Perhaps tailing the success of like-minded (in genre) driving/shooting game Red Asphalt, Interplay introduces Crime Killer for the PlayStation. The game puts you behind the wheel of an ammo-decked patrol car, motorcycle, or wing vehicle to fight crime and annihilate anything that gets in your way as you do so.

Crime Killer is one of those unique titles that allows you to feel like a bad guy, who's actually a good guy, doing bad guy stuff masquerading as good guy stuff. As the story goes, or at least as the FMV reveals, once upon a time, your dad was a cop. And you played with his badge. Then one day, your dad grabs his badge from you and heads out the door to serve and protect with the City Police Department. He's called to an armed robbery, the getaway car sideswipes him, and his patrol car blows up in the middle of the street. A young boy (you, perhaps?), is shown standing on the side of the street when it happens, as he picks up the badge and looks thoughtful. In the very next scene you're an adult, and dressed for duty.

Now that you understand your motivation, you play the game. In single-player mode, you begin as a rookie, patrolman number 88, and work your way up. There are more than 15 levels, each posing as an actual day on the job: Accomplish all the missions within that day or level, and the dispatcher says, "Great job. See you tomorrow," or something to that effect.

The missions begin rather simply. You drive around the environment, which may be an urban wasteland, an industrial zone, or one of numerous designs, waiting for a directive from the dispatcher. This comes in the form of a verbal and written cue. Your first assignment may be to chase a speeder. Being a rather hardened society, this future, you may be required to destroy the vehicle. That'll teach 'em, eh? So you follow your radar, which draws a neat little line directly to the perpetrator, and once you see the vehicle in front of you, a target circle of a certain color appears on the moving car. If you've been directed to destroy it, for example, the circle will be red. If you've been directed to detain or pacify the suspect, the circle will be yellow, and so on. Once you spot your guy, the point is to carry out your orders. Once you do, you're given a big blue bureaucratic pat on the back and sent to a new location in the same level or told to patrol until something else comes up.
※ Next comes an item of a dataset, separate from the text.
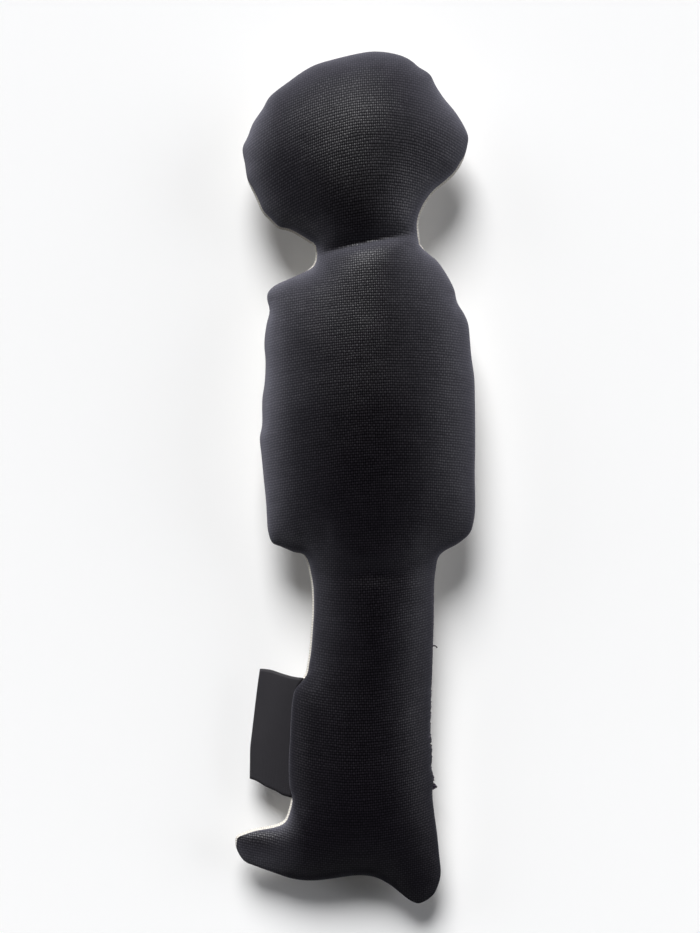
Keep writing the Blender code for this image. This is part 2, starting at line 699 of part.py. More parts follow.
def main():
    clear_scene()
    cloth = Cloth()
    add_wires(cloth)
    channels = add_channels(cloth)
    head_hollow = add_binding(cloth, "head_loop_binding", head_path(), (1.0, 0.0))
    foot_hollow = add_binding(cloth, "foot_loop_binding", foot_path(), (0.0, -1.0))
    extra = {
        "head": [channels["head_channel"], head_hollow],
        "ankle": [channels["foot_channel"]],
        "foot": [channels["foot_channel"], foot_hollow],
    }
    for zone in ZONES:
        add_panel(cloth, zone, zone + "_back_panel", 1)
        add_panel(cloth, zone, zone + "_front_panel", -1)
        add_stuffing(cloth, zone, extra.get(zone, [channels["run_channel"]]))
    add_label(cloth)
    add_closing_thread(cloth)
    finish(cloth)


main()
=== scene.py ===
"""The looks of the bendy doll: stuffed linen, lying face down, with its label, stitches, table and light."""

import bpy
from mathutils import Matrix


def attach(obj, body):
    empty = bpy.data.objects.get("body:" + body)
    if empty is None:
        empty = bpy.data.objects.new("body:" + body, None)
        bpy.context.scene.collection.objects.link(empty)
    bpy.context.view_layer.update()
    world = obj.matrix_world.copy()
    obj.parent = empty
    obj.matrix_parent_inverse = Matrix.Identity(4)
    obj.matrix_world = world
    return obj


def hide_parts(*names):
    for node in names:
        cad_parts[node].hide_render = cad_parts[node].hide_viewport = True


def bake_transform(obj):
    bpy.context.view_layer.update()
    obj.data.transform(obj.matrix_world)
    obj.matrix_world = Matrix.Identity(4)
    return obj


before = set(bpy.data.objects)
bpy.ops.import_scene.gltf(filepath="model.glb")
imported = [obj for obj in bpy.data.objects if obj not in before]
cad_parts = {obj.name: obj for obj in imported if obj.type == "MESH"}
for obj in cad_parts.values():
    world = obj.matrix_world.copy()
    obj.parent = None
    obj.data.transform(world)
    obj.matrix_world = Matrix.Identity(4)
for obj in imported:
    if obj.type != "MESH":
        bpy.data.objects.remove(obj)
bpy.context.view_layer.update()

import math

import bpy
import numpy as np
from mathutils import Vector, noise
from mathutils.geometry import delaunay_2d_cdt
from mathutils.kdtree import KDTree

MM = 0.001

# The doll's outline, in points of the picture, of which one is this long at the height of the side seam
POINT = 0.2268 * MM
MIDDLE = (355.27, 479.27)

HEAD_RIGHT = (
    (371, 52), (385, 52.5), (401, 56), (411, 61), (418, 67), (430, 75), (435, 85), (444, 99), (454, 111),
    (463, 125), (468, 137), (467, 147), (463, 161), (456, 173), (447, 182), (435, 192), (427, 202),
    (421.5, 212.5), (418.6, 223),
)
TORSO_RIGHT = (
    (419, 233), (421.5, 245), (428, 254), (437, 261.5), (447, 276), (454, 290), (457, 303), (464, 314.5),
    (468, 324.5), (469.6, 339), (471, 356), (474, 378), (474.6, 400), (475, 441), (474.6, 475), (475, 508),
    (473, 524), (469, 534), (457, 544), (444, 551), (438, 557.5), (435.7, 569),
)
LEG_RIGHT = (
    (434.5, 579), (434, 594), (434, 619), (433.3, 645), (432.6, 670), (432, 689), (431.5, 712), (431, 729),
    (432, 742), (432.7, 758), (432, 769), (434, 778), (432.7, 792), (434, 809), (437.7, 836), (440, 859),
)
HEEL = (
    (441.4, 874), (440, 884), (435, 896), (427.4, 903), (418.6, 906.5), (410, 903), (401, 896), (391, 888),
    (379, 881), (369, 878.3), (354, 878), (336.5, 880.5), (320, 882.7), (305.7, 883),
)
TOE = (
    (291, 881), (276, 876), (254, 868), (244, 863.6), (237.5, 855), (234.8, 849), (234.8, 839),
    (237.5, 836.5), (254, 830.6), (272.7, 827), (281, 824), (285, 820.3),
)
LEG_LEFT = (
    (288, 812), (290.3, 802), (289.5, 790), (288.5, 768), (290, 735), (292, 703), (296, 687), (305, 674),
    (307, 664), (309, 651), (311, 626), (312, 606.5), (311.5, 587), (310.7, 581), (309, 572), (307, 563),
    (304, 555.5),
)
TORSO_LEFT = (
    (301, 553.5), (294, 552), (287, 549), (280, 546), (273, 543.5), (270.6, 540), (268, 530), (267.4, 524),
    (266, 500), (264, 480), (261.6, 455), (260, 438), (262.4, 425), (262.5, 400), (265, 382), (265.7, 361),
    (264.5, 344), (266.5, 326), (269.8, 311), (267.4, 300), (268, 293), (275, 286), (290, 279), (303, 273),
    (313, 265),
)
HEAD_LEFT = (
    (315.4, 255), (313, 246.5), (301, 238), (289, 231.5), (278.5, 229), (270, 221), (262, 212.5), (256, 199),
    (248, 181.5), (245, 164), (242.7, 149), (248, 137), (253, 124), (263, 109), (270, 97), (289, 82),
    (303, 72), (316, 65), (340.5, 58), (358, 54),
)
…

Your missions range from blowing up illegally parked cars (it's much more effective to destroy them than it is to apply the boot....) to chasing down a squadron of drug and arms dealers plowing through the streets in a caravan of armored vehicles rigged to the hilt with machine guns and automatic weapons. You may even simply place a suspect under surveillance and then be told to abandon that mission and continue patrolling.

So now that you're sucked into the pretty amusing objective, we'll pad the story one step further to say that at 60fps, the game, in single player, is fast and actually quite fun. But that's not to say it's perfect in the least. Crime Killer can move like a panther because your field of vision is incredibly short. If you're driving straight ahead, for example, you can see only the real-life equivalent of about 40 feet. That's pretty lousy visibility if you're chasing down arms dealers in armored vehicles - perhaps you can hope they can only see you as well as you can see them. Also, the graphics are pretty limited. The environments change, but they're basically more of the grainy same.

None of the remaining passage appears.